_GOAL OF THE EXERCISE_:
Exactly the lines from the one that contains "Continue the FreeCAD" to the one that contains "print(steel.name)", both lines included, should be copied, and no others.

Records
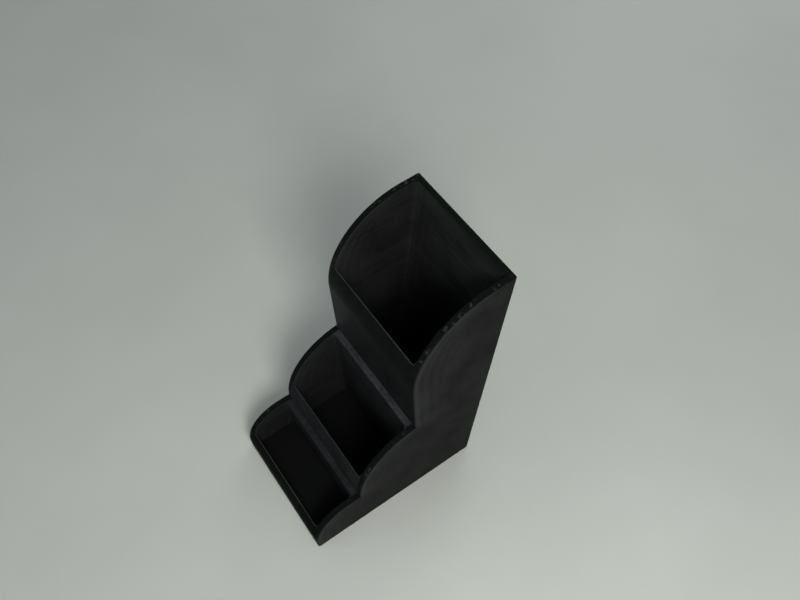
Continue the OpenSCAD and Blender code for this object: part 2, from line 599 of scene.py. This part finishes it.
def make_floor():
    """The table, marked as no part of the object."""
    mesh = bpy.data.meshes.new("table")
    half = 4.0
    corners = [(-half, -half, 0), (half, -half, 0), (half, half, 0), (-half, half, 0)]
    mesh.from_pydata(corners, [], [(0, 1, 2, 3)])
    table = bpy.data.objects.new("table", mesh)
    bpy.context.scene.collection.objects.link(table)
    table.data.materials.append(table_top())
    table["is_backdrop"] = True


def add_lamp(name, place, target, size, power, colour):
    """A square area lamp aimed at a point. Places are in metres and the power in watts."""
    data = bpy.data.lights.new(name, "AREA")
    data.size = size
    data.energy = power
    data.color = colour
    lamp = bpy.data.objects.new(name, data)
    lamp.location = place
    lamp.rotation_euler = (Vector(target) - Vector(place)).to_track_quat("-Z", "Y").to_euler()
    bpy.context.scene.collection.objects.link(lamp)


def add_lights():
    """A soft key from the right, high up, two weak fills and an even light from all round."""
    add_lamp("key", (0.36, -0.09, 0.46), (0.06, 0, 0.0), 0.18, 2.95, (1.0, 0.99, 0.97))
    add_lamp("front_fill", (-0.45, -0.95, 0.40), (0, 0, 0.06), 0.60, 2.2, (0.97, 0.98, 1.0))
    add_lamp("back_fill", (-0.55, 0.85, 0.50), (0, 0, 0.06), 0.60, 3.4, (0.97, 0.98, 1.0))
    world = bpy.data.worlds.new("room")
    world.use_nodes = True
    tree = world.node_tree
    place = node(tree, "ShaderNodeTexCoord", (-900, 0))
    axes = node(tree, "ShaderNodeSeparateXYZ", (-700, 0))
    tree.links.new(place.outputs["Generated"], axes.inputs[0])
    sky = ramp(tree, (-500, 0), axes.outputs[2], (0.0, (0.21, 0.22, 0.222)),
               (0.9, (0.35, 0.365, 0.39)))
    tree.links.new(sky, tree.nodes["Background"].inputs["Color"])
    bpy.context.scene.world = world


def add_camera():
    """The photograph's viewpoint, worked out from the holder's own straight edges."""
    data = bpy.data.cameras.new("camera")
    data.sensor_width = 36.0
    data.lens = 38.878
    data.clip_start = 0.01
    camera = bpy.data.objects.new("camera", data)
    right = Vector((0.569285, 0.821289, -0.03739))
    up = Vector((-0.68218, 0.497265, 0.536057))
    back = Vector((0.458851, -0.279663, 0.843353))
    turn = Matrix((right, up, back)).transposed().to_4x4()
    camera.matrix_world = Matrix.Translation((0.165737, -0.080054, 0.41565)) @ turn
    bpy.context.scene.collection.objects.link(camera)
    bpy.context.scene.camera = camera


body = make_body()
plastic = black_plastic()
body.data.materials.append(plastic)
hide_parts("holder")
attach(body, "root")
for holder in frame["nodes"].values():
    holder.data.materials.clear()
    holder.data.materials.append(plastic)

make_floor()
add_lights()
add_camera()
bpy.context.scene.view_settings.view_transform = "Standard"

boxes = {"cad": cad_box, "visual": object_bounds()}
{name: [list(corner) for corner in box] for name, box in boxes.items()}
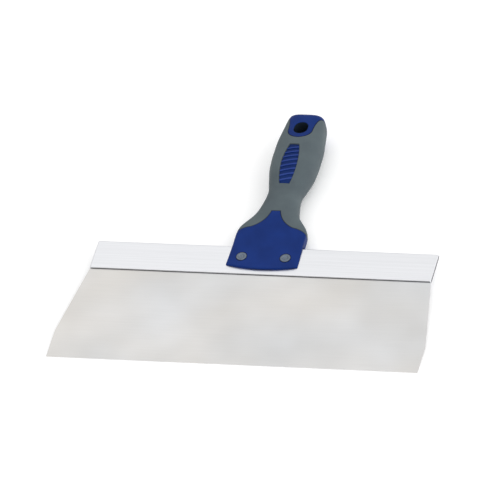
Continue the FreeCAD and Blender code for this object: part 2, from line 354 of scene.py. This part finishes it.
# %% Blade steel
def blade_steel():
    """Soft grey metal with wide clouds and a faint grain along the edge."""
    material, tree, shader = new_material(
        "stainless_spring_steel_cold_rolled", Metallic=1.0)
    place = flat_place(tree)
    clouds = node(tree, "TexNoise", inputs={"Scale": per_mm(60), "Detail": 2.0, "Roughness": 0.5},
                  links={"Vector": place}).outputs["Fac"]
    tint = node(tree, "TexNoise", {"noise_dimensions": "4D"},
                {"W": 3.0, "Scale": per_mm(75), "Detail": 1.0}, {"Vector": place}).outputs["Fac"]
    along = node(tree, "Mapping", inputs={"Scale": (1.0, 30.0, 1.0)}, links={"Vector": place})
    grain = node(tree, "TexNoise", inputs={"Scale": per_mm(40), "Detail": 6.0, "Roughness": 0.7},
                 links={"Vector": along.outputs["Vector"]}).outputs["Fac"]
    tone = two_tone(tree, clouds, "#dbdad8", "#e8e8e8", 0.30, 0.70)
    oil = two_tone(tree, tint, "#fdfaf6", "#f9fbfe", 0.30, 0.70)
    fine = two_tone(tree, grain, "#fbfbfb", "#ffffff", 0.3, 0.7)
    tinted = node(tree, "Mix", {"data_type": "RGBA", "blend_type": "MULTIPLY"},
                  {"Factor": 1.0}, {"A": tone, "B": oil})
    colour = node(tree, "Mix", {"data_type": "RGBA", "blend_type": "MULTIPLY"},
                  {"Factor": 1.0}, {"A": tinted.outputs["Result"], "B": fine})
    tree.links.new(colour.outputs["Result"], shader.inputs["Base Color"])
    tree.links.new(spread(tree, clouds, 0.40, 0.28), shader.inputs["Roughness"])
    bump = node(tree, "Bump", inputs={"Strength": 0.05, "Distance": 0.02 * MM},
                links={"Height": grain})
    tree.links.new(bump.outputs["Normal"], shader.inputs["Normal"])
    return material


steel = blade_steel()
print(steel.name)

# %% [markdown]
# ### Brushed aluminium
#
# The strip is drawn aluminium, brushed along its length before folding. Aluminium reflects more
# than steel, so it is the brightest metal here. The brush lines are a quarter of a millimetre
# apart and centimetres long: a noise stretched along the strip gives them. Lines that fine would
# vanish at this distance, so a coarser set, nearly a millimetre apart, varies colour and gloss.
# The cut edges are not brushed but torn by the shears, so they are much duller; their darker colour
# is painted shade.

# %% Strip aluminium
def strip_aluminium():
    """Bright metal with brush lines along the strip."""
    material, tree, shader = new_material(
        "aluminium_drawn_and_brushed", Metallic=1.0)
    place = flat_place(tree)
    along = node(tree, "Mapping", inputs={"Scale": (0.012, 1.0, 1.0)}, links={"Vector": place})
    coarse = node(tree, "TexNoise", inputs={"Scale": per_mm(0.9), "Detail": 5.0, "Roughness": 0.65},
                  links={"Vector": along.outputs["Vector"]}).outputs["Fac"]
    fine = node(tree, "TexNoise", inputs={"Scale": per_mm(0.25), "Detail": 3.0},
                links={"Vector": along.outputs["Vector"]}).outputs["Fac"]
    tone = two_tone(tree, coarse, "#e8e9ec", "#f3f4f7", 0.25, 0.75)
    tree.links.new(tone, shader.inputs["Base Color"])
    tree.links.new(spread(tree, coarse, 0.32, 0.40), shader.inputs["Roughness"])
    bump = node(tree, "Bump", inputs={"Strength": 0.08, "Distance": 0.02 * MM},
                links={"Height": fine})
    tree.links.new(bump.outputs["Normal"], shader.inputs["Normal"])
    return material


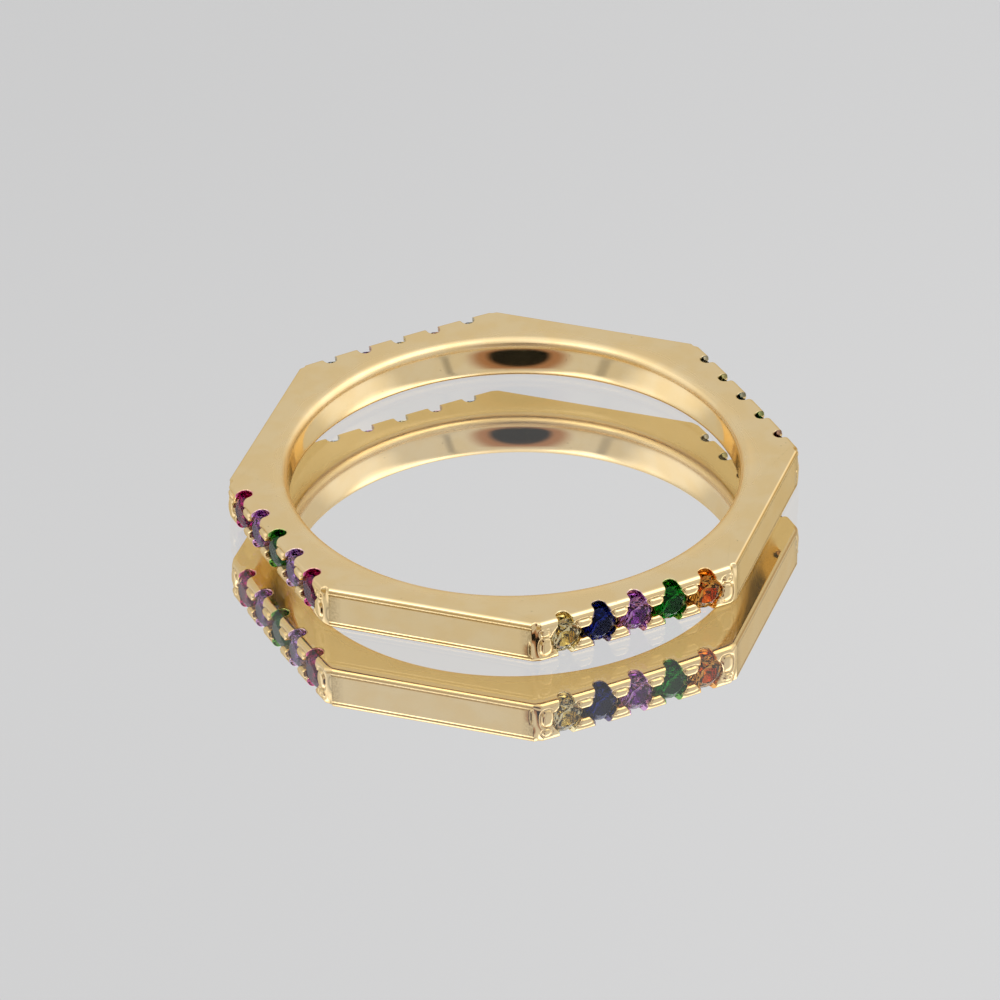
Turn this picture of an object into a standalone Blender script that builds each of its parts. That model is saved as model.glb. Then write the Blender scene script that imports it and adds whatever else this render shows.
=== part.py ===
"""An eight-sided finger ring whose sides are by turns plain and set with a row of five round stones.

The ring lies on its side: +Z runs along the bore, the underside is at zero height, and the middle of the first
set row faces -Y. Everything is in metres. A side of the band has its own frame: u runs along the side, v runs
across the band (up), and w points away from the finger, with w = 0 on the flat of the side.
"""

import math

import bmesh
import bpy
from mathutils import Matrix, Vector

MM = 0.001

# Driving sizes of the band
SIDES = 8
BORE_RADIUS = 8.65 * MM
WALL_AT_FLATS = 1.57 * MM
BAND_HEIGHT = 1.74 * MM
BORE_ROUNDING = 0.40 * MM
SET_EDGE_ROUNDING = 0.22 * MM
PLAIN_EDGE_ROUNDING = 0.10 * MM
CORNER_ROUNDING = 0.50 * MM

# Driving sizes of the stones, the proportions of a brilliant being shares of its diameter
STONES_PER_ROW = 5
STONE_DIAMETER = 1.40 * MM
STONE_SPACE = 0.10 * MM
STONE_CLEARANCE = 0.02 * MM
TABLE_ABOVE_FLAT = 0.02 * MM
TABLE_SHARE = 0.57
GIRDLE_SHARE = 0.035
STAR_TIP_SHARE = 0.78
LOWER_HALF_TIP_SHARE = 0.23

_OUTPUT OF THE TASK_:
Continue the FreeCAD and Blender code for this object: part 2, from line 354 of scene.py. This part finishes it.
# %% Blade steel
def blade_steel():
    """Soft grey metal with wide clouds and a faint grain along the edge."""
    material, tree, shader = new_material(
        "stainless_spring_steel_cold_rolled", Metallic=1.0)
    place = flat_place(tree)
    clouds = node(tree, "TexNoise", inputs={"Scale": per_mm(60), "Detail": 2.0, "Roughness": 0.5},
                  links={"Vector": place}).outputs["Fac"]
    tint = node(tree, "TexNoise", {"noise_dimensions": "4D"},
                {"W": 3.0, "Scale": per_mm(75), "Detail": 1.0}, {"Vector": place}).outputs["Fac"]
    along = node(tree, "Mapping", inputs={"Scale": (1.0, 30.0, 1.0)}, links={"Vector": place})
    grain = node(tree, "TexNoise", inputs={"Scale": per_mm(40), "Detail": 6.0, "Roughness": 0.7},
                 links={"Vector": along.outputs["Vector"]}).outputs["Fac"]
    tone = two_tone(tree, clouds, "#dbdad8", "#e8e8e8", 0.30, 0.70)
    oil = two_tone(tree, tint, "#fdfaf6", "#f9fbfe", 0.30, 0.70)
    fine = two_tone(tree, grain, "#fbfbfb", "#ffffff", 0.3, 0.7)
    tinted = node(tree, "Mix", {"data_type": "RGBA", "blend_type": "MULTIPLY"},
                  {"Factor": 1.0}, {"A": tone, "B": oil})
    colour = node(tree, "Mix", {"data_type": "RGBA", "blend_type": "MULTIPLY"},
                  {"Factor": 1.0}, {"A": tinted.outputs["Result"], "B": fine})
    tree.links.new(colour.outputs["Result"], shader.inputs["Base Color"])
    tree.links.new(spread(tree, clouds, 0.40, 0.28), shader.inputs["Roughness"])
    bump = node(tree, "Bump", inputs={"Strength": 0.05, "Distance": 0.02 * MM},
                links={"Height": grain})
    tree.links.new(bump.outputs["Normal"], shader.inputs["Normal"])
    return material


steel = blade_steel()
print(steel.name)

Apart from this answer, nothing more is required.